[Requirement]: Copy all of the material below exactly.

Begin Data excerpt

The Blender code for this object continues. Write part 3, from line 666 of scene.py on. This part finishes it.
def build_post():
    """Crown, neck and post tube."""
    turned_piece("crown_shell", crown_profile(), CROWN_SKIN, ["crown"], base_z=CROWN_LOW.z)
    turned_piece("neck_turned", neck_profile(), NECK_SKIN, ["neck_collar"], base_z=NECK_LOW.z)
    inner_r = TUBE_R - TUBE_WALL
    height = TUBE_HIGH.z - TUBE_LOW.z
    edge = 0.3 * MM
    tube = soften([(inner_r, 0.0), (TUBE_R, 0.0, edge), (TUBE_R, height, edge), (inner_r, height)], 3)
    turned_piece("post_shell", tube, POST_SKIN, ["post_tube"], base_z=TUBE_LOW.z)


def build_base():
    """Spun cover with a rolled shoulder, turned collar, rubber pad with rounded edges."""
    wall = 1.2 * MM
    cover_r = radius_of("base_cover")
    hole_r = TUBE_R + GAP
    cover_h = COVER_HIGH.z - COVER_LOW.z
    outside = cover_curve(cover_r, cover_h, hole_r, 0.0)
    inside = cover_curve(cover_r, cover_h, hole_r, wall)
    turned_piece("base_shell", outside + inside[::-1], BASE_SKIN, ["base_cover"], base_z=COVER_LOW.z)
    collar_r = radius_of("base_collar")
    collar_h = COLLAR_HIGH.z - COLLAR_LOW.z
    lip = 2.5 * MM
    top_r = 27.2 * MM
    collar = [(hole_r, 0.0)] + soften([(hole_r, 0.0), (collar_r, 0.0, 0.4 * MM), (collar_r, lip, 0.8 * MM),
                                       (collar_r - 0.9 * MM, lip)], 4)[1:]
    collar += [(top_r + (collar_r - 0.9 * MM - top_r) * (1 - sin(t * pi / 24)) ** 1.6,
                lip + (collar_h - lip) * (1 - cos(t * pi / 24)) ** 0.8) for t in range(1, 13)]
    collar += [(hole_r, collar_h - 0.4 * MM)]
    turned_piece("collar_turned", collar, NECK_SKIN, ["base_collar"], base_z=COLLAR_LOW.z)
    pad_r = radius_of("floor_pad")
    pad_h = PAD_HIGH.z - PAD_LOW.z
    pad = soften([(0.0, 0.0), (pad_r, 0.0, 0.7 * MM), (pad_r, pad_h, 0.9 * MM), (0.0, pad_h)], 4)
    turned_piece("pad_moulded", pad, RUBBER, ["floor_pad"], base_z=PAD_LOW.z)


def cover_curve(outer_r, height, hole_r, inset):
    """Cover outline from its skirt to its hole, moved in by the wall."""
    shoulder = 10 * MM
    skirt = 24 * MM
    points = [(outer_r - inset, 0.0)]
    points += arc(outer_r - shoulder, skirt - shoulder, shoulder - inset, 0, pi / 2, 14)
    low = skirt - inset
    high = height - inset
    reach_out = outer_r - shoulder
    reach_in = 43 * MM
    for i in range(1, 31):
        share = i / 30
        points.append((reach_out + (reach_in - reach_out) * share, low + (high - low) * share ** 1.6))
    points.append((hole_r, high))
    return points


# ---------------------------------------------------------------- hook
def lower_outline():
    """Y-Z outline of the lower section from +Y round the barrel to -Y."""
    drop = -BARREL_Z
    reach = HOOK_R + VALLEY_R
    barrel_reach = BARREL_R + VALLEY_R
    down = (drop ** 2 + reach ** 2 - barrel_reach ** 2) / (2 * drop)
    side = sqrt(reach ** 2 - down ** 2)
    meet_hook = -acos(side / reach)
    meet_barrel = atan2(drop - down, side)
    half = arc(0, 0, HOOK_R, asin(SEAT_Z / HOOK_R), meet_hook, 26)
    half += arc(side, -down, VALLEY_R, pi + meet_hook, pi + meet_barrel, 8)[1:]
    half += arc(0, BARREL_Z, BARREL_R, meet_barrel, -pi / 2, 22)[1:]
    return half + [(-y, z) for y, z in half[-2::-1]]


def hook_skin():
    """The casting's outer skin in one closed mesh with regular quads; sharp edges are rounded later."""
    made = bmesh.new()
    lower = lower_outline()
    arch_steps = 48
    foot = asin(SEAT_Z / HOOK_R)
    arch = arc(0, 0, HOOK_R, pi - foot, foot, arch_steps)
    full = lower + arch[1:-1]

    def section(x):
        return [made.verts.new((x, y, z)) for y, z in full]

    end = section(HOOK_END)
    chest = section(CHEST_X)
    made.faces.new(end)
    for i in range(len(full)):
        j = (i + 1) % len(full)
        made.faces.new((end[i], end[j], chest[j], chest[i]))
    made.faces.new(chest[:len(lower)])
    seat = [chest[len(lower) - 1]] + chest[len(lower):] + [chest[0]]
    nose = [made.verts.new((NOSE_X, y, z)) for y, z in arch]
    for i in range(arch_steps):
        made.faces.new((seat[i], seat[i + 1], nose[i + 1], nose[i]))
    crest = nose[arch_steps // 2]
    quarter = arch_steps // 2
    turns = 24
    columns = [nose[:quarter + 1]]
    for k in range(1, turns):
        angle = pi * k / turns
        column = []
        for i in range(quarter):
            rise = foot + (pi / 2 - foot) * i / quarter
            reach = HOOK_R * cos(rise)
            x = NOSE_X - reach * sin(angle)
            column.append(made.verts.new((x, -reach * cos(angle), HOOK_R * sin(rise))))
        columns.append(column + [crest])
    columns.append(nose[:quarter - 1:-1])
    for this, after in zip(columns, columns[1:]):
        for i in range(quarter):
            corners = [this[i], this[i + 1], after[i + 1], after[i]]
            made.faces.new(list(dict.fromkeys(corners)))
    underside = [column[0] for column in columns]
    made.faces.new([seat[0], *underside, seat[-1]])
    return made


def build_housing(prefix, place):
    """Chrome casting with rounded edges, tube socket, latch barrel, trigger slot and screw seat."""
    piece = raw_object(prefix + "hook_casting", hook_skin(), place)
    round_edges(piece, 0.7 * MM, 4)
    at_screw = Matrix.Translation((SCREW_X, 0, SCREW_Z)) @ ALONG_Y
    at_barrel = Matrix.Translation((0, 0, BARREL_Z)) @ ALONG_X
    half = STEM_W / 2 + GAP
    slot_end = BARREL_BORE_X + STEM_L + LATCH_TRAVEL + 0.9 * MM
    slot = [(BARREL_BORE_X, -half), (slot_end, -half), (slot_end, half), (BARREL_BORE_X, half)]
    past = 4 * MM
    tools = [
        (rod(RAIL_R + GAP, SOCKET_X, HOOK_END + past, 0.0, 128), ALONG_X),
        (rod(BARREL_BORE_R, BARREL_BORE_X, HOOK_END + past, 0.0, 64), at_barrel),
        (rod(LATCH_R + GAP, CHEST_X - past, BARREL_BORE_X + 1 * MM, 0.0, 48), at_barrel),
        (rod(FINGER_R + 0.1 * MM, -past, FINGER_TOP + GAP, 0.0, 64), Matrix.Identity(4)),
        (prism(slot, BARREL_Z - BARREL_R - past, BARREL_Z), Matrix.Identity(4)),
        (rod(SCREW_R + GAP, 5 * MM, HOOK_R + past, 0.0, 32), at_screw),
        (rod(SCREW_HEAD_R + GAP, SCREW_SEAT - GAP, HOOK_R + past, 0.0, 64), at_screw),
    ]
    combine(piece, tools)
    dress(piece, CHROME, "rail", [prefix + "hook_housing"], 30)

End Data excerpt

[Exercise answer]:
The Blender code for this object continues. Write part 3, from line 666 of scene.py on. This part finishes it.
def build_post():
    """Crown, neck and post tube."""
    turned_piece("crown_shell", crown_profile(), CROWN_SKIN, ["crown"], base_z=CROWN_LOW.z)
    turned_piece("neck_turned", neck_profile(), NECK_SKIN, ["neck_collar"], base_z=NECK_LOW.z)
    inner_r = TUBE_R - TUBE_WALL
    height = TUBE_HIGH.z - TUBE_LOW.z
    edge = 0.3 * MM
    tube = soften([(inner_r, 0.0), (TUBE_R, 0.0, edge), (TUBE_R, height, edge), (inner_r, height)], 3)
    turned_piece("post_shell", tube, POST_SKIN, ["post_tube"], base_z=TUBE_LOW.z)


def build_base():
    """Spun cover with a rolled shoulder, turned collar, rubber pad with rounded edges."""
    wall = 1.2 * MM
    cover_r = radius_of("base_cover")
    hole_r = TUBE_R + GAP
    cover_h = COVER_HIGH.z - COVER_LOW.z
    outside = cover_curve(cover_r, cover_h, hole_r, 0.0)
    inside = cover_curve(cover_r, cover_h, hole_r, wall)
    turned_piece("base_shell", outside + inside[::-1], BASE_SKIN, ["base_cover"], base_z=COVER_LOW.z)
    collar_r = radius_of("base_collar")
    collar_h = COLLAR_HIGH.z - COLLAR_LOW.z
    lip = 2.5 * MM
    top_r = 27.2 * MM
    collar = [(hole_r, 0.0)] + soften([(hole_r, 0.0), (collar_r, 0.0, 0.4 * MM), (collar_r, lip, 0.8 * MM),
                                       (collar_r - 0.9 * MM, lip)], 4)[1:]
    collar += [(top_r + (collar_r - 0.9 * MM - top_r) * (1 - sin(t * pi / 24)) ** 1.6,
                lip + (collar_h - lip) * (1 - cos(t * pi / 24)) ** 0.8) for t in range(1, 13)]
    collar += [(hole_r, collar_h - 0.4 * MM)]
    turned_piece("collar_turned", collar, NECK_SKIN, ["base_collar"], base_z=COLLAR_LOW.z)
    pad_r = radius_of("floor_pad")
    pad_h = PAD_HIGH.z - PAD_LOW.z
    pad = soften([(0.0, 0.0), (pad_r, 0.0, 0.7 * MM), (pad_r, pad_h, 0.9 * MM), (0.0, pad_h)], 4)
    turned_piece("pad_moulded", pad, RUBBER, ["floor_pad"], base_z=PAD_LOW.z)


def cover_curve(outer_r, height, hole_r, inset):
    """Cover outline from its skirt to its hole, moved in by the wall."""
    shoulder = 10 * MM
    skirt = 24 * MM
    points = [(outer_r - inset, 0.0)]
    points += arc(outer_r - shoulder, skirt - shoulder, shoulder - inset, 0, pi / 2, 14)
    low = skirt - inset
    high = height - inset
    reach_out = outer_r - shoulder
    reach_in = 43 * MM
    for i in range(1, 31):
        share = i / 30
        points.append((reach_out + (reach_in - reach_out) * share, low + (high - low) * share ** 1.6))
    points.append((hole_r, high))
    return points


# ---------------------------------------------------------------- hook
def lower_outline():
    """Y-Z outline of the lower section from +Y round the barrel to -Y."""
    drop = -BARREL_Z
    reach = HOOK_R + VALLEY_R
    barrel_reach = BARREL_R + VALLEY_R
    down = (drop ** 2 + reach ** 2 - barrel_reach ** 2) / (2 * drop)
    side = sqrt(reach ** 2 - down ** 2)
    meet_hook = -acos(side / reach)
    meet_barrel = atan2(drop - down, side)
    half = arc(0, 0, HOOK_R, asin(SEAT_Z / HOOK_R), meet_hook, 26)
    half += arc(side, -down, VALLEY_R, pi + meet_hook, pi + meet_barrel, 8)[1:]
    half += arc(0, BARREL_Z, BARREL_R, meet_barrel, -pi / 2, 22)[1:]
    return half + [(-y, z) for y, z in half[-2::-1]]


def hook_skin():
    """The casting's outer skin in one closed mesh with regular quads; sharp edges are rounded later."""
    made = bmesh.new()
    lower = lower_outline()
    arch_steps = 48
    foot = asin(SEAT_Z / HOOK_R)
    arch = arc(0, 0, HOOK_R, pi - foot, foot, arch_steps)
    full = lower + arch[1:-1]

    def section(x):
        return [made.verts.new((x, y, z)) for y, z in full]

    end = section(HOOK_END)
    chest = section(CHEST_X)
    made.faces.new(end)
    for i in range(len(full)):
        j = (i + 1) % len(full)
        made.faces.new((end[i], end[j], chest[j], chest[i]))
    made.faces.new(chest[:len(lower)])
    seat = [chest[len(lower) - 1]] + chest[len(lower):] + [chest[0]]
    nose = [made.verts.new((NOSE_X, y, z)) for y, z in arch]
    for i in range(arch_steps):
        made.faces.new((seat[i], seat[i + 1], nose[i + 1], nose[i]))
    crest = nose[arch_steps // 2]
    quarter = arch_steps // 2
    turns = 24
    columns = [nose[:quarter + 1]]
    for k in range(1, turns):
        angle = pi * k / turns
        column = []
        for i in range(quarter):
            rise = foot + (pi / 2 - foot) * i / quarter
            reach = HOOK_R * cos(rise)
            x = NOSE_X - reach * sin(angle)
            column.append(made.verts.new((x, -reach * cos(angle), HOOK_R * sin(rise))))
        columns.append(column + [crest])
    columns.append(nose[:quarter - 1:-1])
    for this, after in zip(columns, columns[1:]):
        for i in range(quarter):
            corners = [this[i], this[i + 1], after[i + 1], after[i]]
            made.faces.new(list(dict.fromkeys(corners)))
    underside = [column[0] for column in columns]
    made.faces.new([seat[0], *underside, seat[-1]])
    return made


def build_housing(prefix, place):
    """Chrome casting with rounded edges, tube socket, latch barrel, trigger slot and screw seat."""
    piece = raw_object(prefix + "hook_casting", hook_skin(), place)
    round_edges(piece, 0.7 * MM, 4)
    at_screw = Matrix.Translation((SCREW_X, 0, SCREW_Z)) @ ALONG_Y
    at_barrel = Matrix.Translation((0, 0, BARREL_Z)) @ ALONG_X
    half = STEM_W / 2 + GAP
    slot_end = BARREL_BORE_X + STEM_L + LATCH_TRAVEL + 0.9 * MM
    slot = [(BARREL_BORE_X, -half), (slot_end, -half), (slot_end, half), (BARREL_BORE_X, half)]
    past = 4 * MM
    tools = [
        (rod(RAIL_R + GAP, SOCKET_X, HOOK_END + past, 0.0, 128), ALONG_X),
        (rod(BARREL_BORE_R, BARREL_BORE_X, HOOK_END + past, 0.0, 64), at_barrel),
        (rod(LATCH_R + GAP, CHEST_X - past, BARREL_BORE_X + 1 * MM, 0.0, 48), at_barrel),
        (rod(FINGER_R + 0.1 * MM, -past, FINGER_TOP + GAP, 0.0, 64), Matrix.Identity(4)),
        (prism(slot, BARREL_Z - BARREL_R - past, BARREL_Z), Matrix.Identity(4)),
        (rod(SCREW_R + GAP, 5 * MM, HOOK_R + past, 0.0, 32), at_screw),
        (rod(SCREW_HEAD_R + GAP, SCREW_SEAT - GAP, HOOK_R + past, 0.0, 64), at_screw),
    ]
    combine(piece, tools)
    dress(piece, CHROME, "rail", [prefix + "hook_housing"], 30)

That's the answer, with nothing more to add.